==== Source excerpt

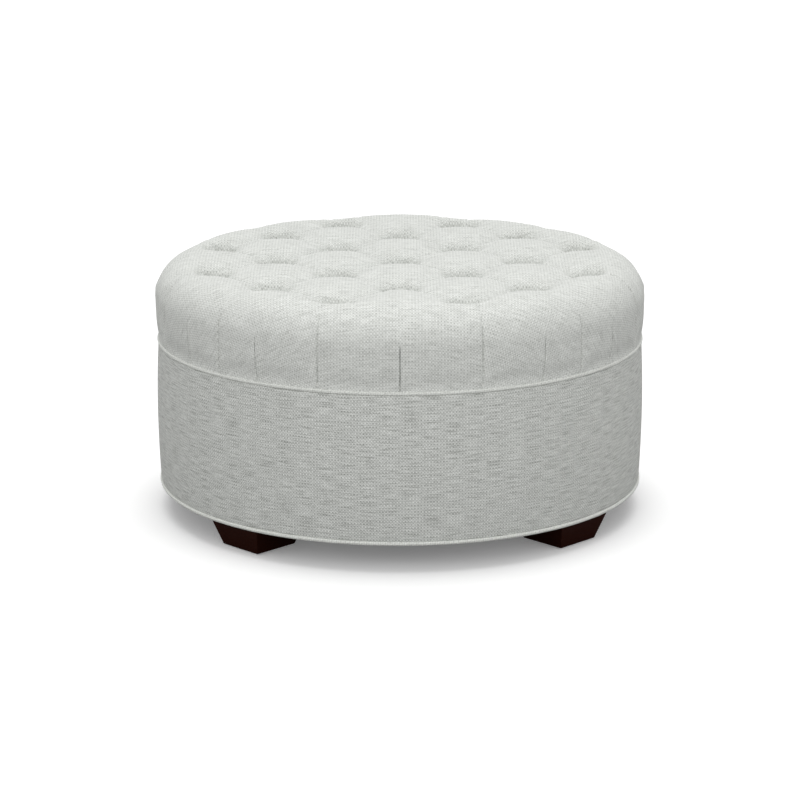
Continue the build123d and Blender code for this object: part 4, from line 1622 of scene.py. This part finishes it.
@dataclass
class Studio:
    """Camera, soft lamps and a pale floor that keeps the object's shadow."""

    eye: tuple[float, float, float] = (0.0, -5.027, 1.526)
    pitch_degrees: float = 14.84
    lens_mm: float = 123.5
    sky: float = 0.57
    sun: float = 1.40
    sun_tilt_degrees: float = -14.0
    sun_spread_degrees: float = 54.0
    fill_watts: float = 9.5
    fill_size: float = 1.8
    fill_place: tuple[float, float, float] = (0.0, -2.3, 1.0)
    fill_tilt_degrees: float = 69.0
    side_watts: float = 7.1
    side_size: tuple[float, float] = (1.8, 0.8)
    side_place: tuple[float, float, float] = (2.2, -1.7, 0.9)
    side_tilt_degrees: float = 77.0
    side_turn_degrees: float = 52.0
    floor_bounce: str = "#808080"
    floor_lift: float = 0.14
    floor_side: float = 80.0

    def camera(self) -> None:
        """Puts the camera where the photograph was taken from."""
        start_clean()
        tilt = math.radians(90 - self.pitch_degrees)
        bpy.ops.object.camera_add(location=self.eye, rotation=(tilt, 0, 0))
        camera = bpy.context.object
        camera.data.lens = self.lens_mm
        camera.data.sensor_width = 36.0
        camera.data.clip_end = 200.0
        bpy.context.scene.camera = camera

    def seen_straight(self, tree: Tree) -> Socket:
        """One where a ray comes from the camera, a mirror or glass, and zero elsewhere.

        Args:
            tree: the node tree.

        Returns:
            The socket that gives one or zero.
        """
        path = put(tree, "LightPath")
        seen = path.outputs["Is Camera Ray"]
        for name in ("Is Glossy Ray", "Is Transmission Ray"):
            either = {0: seen, 1: path.outputs[name]}
            seen = put(tree, "Math", {"operation": "MAXIMUM"}, links=either).outputs[0]
        return seen

    def world(self) -> None:
        """An even sky: white where it is seen, softer where it lights."""
        world = bpy.data.worlds.new("studio")
        tree = bare_tree(world)
        lit = put(tree, "Background", values={"Color": WHITE, "Strength": self.sky})
        seen = put(tree, "Background", values={"Color": WHITE, "Strength": 1.0})
        mixed = put(tree, "MixShader", links={0: self.seen_straight(tree), 1: lit, 2: seen})
        put(tree, "OutputWorld", links={"Surface": mixed})
        bpy.context.scene.world = world

    def lamp(
        self,
        kind: str,
        place: tuple[float, float, float],
        tilt: float,
        turn: float,
        **settings: object,
    ) -> None:
        """Adds one lamp.

        Args:
            kind: its type.
            place: where it stands.
            tilt: how far it is turned about X, in degrees.
            turn: how far it is then turned about Z, in degrees.
            settings: its own values, by name.
        """
        start_clean()
        rotation = (math.radians(tilt), 0, math.radians(turn))
        bpy.ops.object.light_add(type=kind, location=place, rotation=rotation)
        for name, value in settings.items():
            setattr(bpy.context.object.data, name, value)

    def lamps(self) -> None:
        """One broad soft lamp overhead, a weak one in front, and a low wide one on each side."""
        spread = math.radians(self.sun_spread_degrees)
        self.lamp("SUN", (0, 0, 3), self.sun_tilt_degrees, 0, energy=self.sun, angle=spread)
        front = {"shape": "DISK", "size": self.fill_size, "energy": self.fill_watts}
        self.lamp("AREA", self.fill_place, self.fill_tilt_degrees, 0, **front)
        long, short = self.side_size
        beside = {"shape": "ELLIPSE", "size": long, "size_y": short, "energy": self.side_watts}
        x, y, z = self.side_place
        for side in (-1, 1):
            turn = side * self.side_turn_degrees
            self.lamp("AREA", (side * x, y, z), self.side_tilt_degrees, turn, **beside)

    def floor(self) -> None:
        """The floor: white where it is seen, darker where it throws light back."""
        start_clean()
        bpy.ops.mesh.primitive_plane_add(size=self.floor_side)
        floor = bpy.context.object
        floor.name = "studio_floor"
        coat = bpy.data.materials.new("pale_floor")
        tree = bare_tree(coat)
        bounce = put(tree, "BsdfDiffuse", values={"Color": linear(self.floor_bounce)})
        white = put(tree, "BsdfDiffuse", values={"Color": WHITE})
        lift = put(tree, "Emission", values={"Color": WHITE, "Strength": self.floor_lift})
        seen = put(tree, "AddShader", links={0: white, 1: lift})
        mixed = put(tree, "MixShader", links={0: self.seen_straight(tree), 1: bounce, 2: seen})
        put(tree, "OutputMaterial", links={"Surface": mixed})
        floor.data.materials.append(coat)

    def build(self) -> None:
        """Sets up the whole studio."""
        self.camera()
        self.world()
        self.lamps()
        self.floor()
        bpy.context.scene.view_settings.view_transform = "Standard"


def main() -> None:
    """Builds the ottoman's pieces in order, from the crown down, and then the studio."""
    logging.basicConfig(level=logging.INFO, format="%(message)s")
    Studio().build()
    crown = CrownCover()
    crown.build()
    CoveredButtons(crown.layout).build()
    welt_cloth = WELT_CLOTH.make()
    Welt(
        WeltPlace.CROWN,
        324.4 * MM,
        "mid_welt_sleeve",
        (
            (446.0 * MM, 324.85 * MM),
            (445.0 * MM, 324.85 * MM),
            (445.0 * MM, 303.7 * MM),
            (445.7 * MM, 303.7 * MM),
            (445.7 * MM, 323.95 * MM),
        ),
    ).build(welt_cloth)
    Welt(
        WeltPlace.BASE,
        53.2 * MM,
        "base_welt_sleeve",
        (
            (446.0 * MM, 51.3 * MM),
            (426.7 * MM, 51.3 * MM),
            (426.7 * MM, 50.4 * MM),
            (446.4 * MM, 50.4 * MM),
        ),
    ).build(welt_cloth)
    SideCover().build()
    HiddenPadding(crown).build()
    DustCover().build()
    FrameDressing().build()


if __name__ == "__main__":
    main()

========

▶ **To be done**
Print, please, the lines above from the very first through the one that holds "tree: the node tree.", both included, word for word and with nothing else.

▶ **Response**
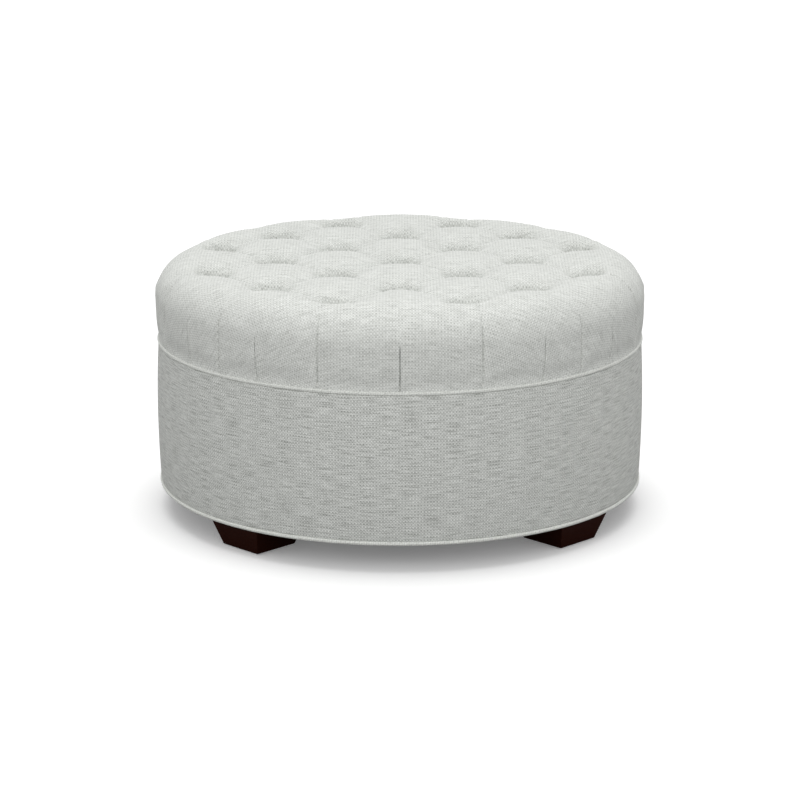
Continue the build123d and Blender code for this object: part 4, from line 1622 of scene.py. This part finishes it.
@dataclass
class Studio:
    """Camera, soft lamps and a pale floor that keeps the object's shadow."""

    eye: tuple[float, float, float] = (0.0, -5.027, 1.526)
    pitch_degrees: float = 14.84
    lens_mm: float = 123.5
    sky: float = 0.57
    sun: float = 1.40
    sun_tilt_degrees: float = -14.0
    sun_spread_degrees: float = 54.0
    fill_watts: float = 9.5
    fill_size: float = 1.8
    fill_place: tuple[float, float, float] = (0.0, -2.3, 1.0)
    fill_tilt_degrees: float = 69.0
    side_watts: float = 7.1
    side_size: tuple[float, float] = (1.8, 0.8)
    side_place: tuple[float, float, float] = (2.2, -1.7, 0.9)
    side_tilt_degrees: float = 77.0
    side_turn_degrees: float = 52.0
    floor_bounce: str = "#808080"
    floor_lift: float = 0.14
    floor_side: float = 80.0

    def camera(self) -> None:
        """Puts the camera where the photograph was taken from."""
        start_clean()
        tilt = math.radians(90 - self.pitch_degrees)
        bpy.ops.object.camera_add(location=self.eye, rotation=(tilt, 0, 0))
        camera = bpy.context.object
        camera.data.lens = self.lens_mm
        camera.data.sensor_width = 36.0
        camera.data.clip_end = 200.0
        bpy.context.scene.camera = camera

    def seen_straight(self, tree: Tree) -> Socket:
        """One where a ray comes from the camera, a mirror or glass, and zero elsewhere.

        Args:
            tree: the node tree.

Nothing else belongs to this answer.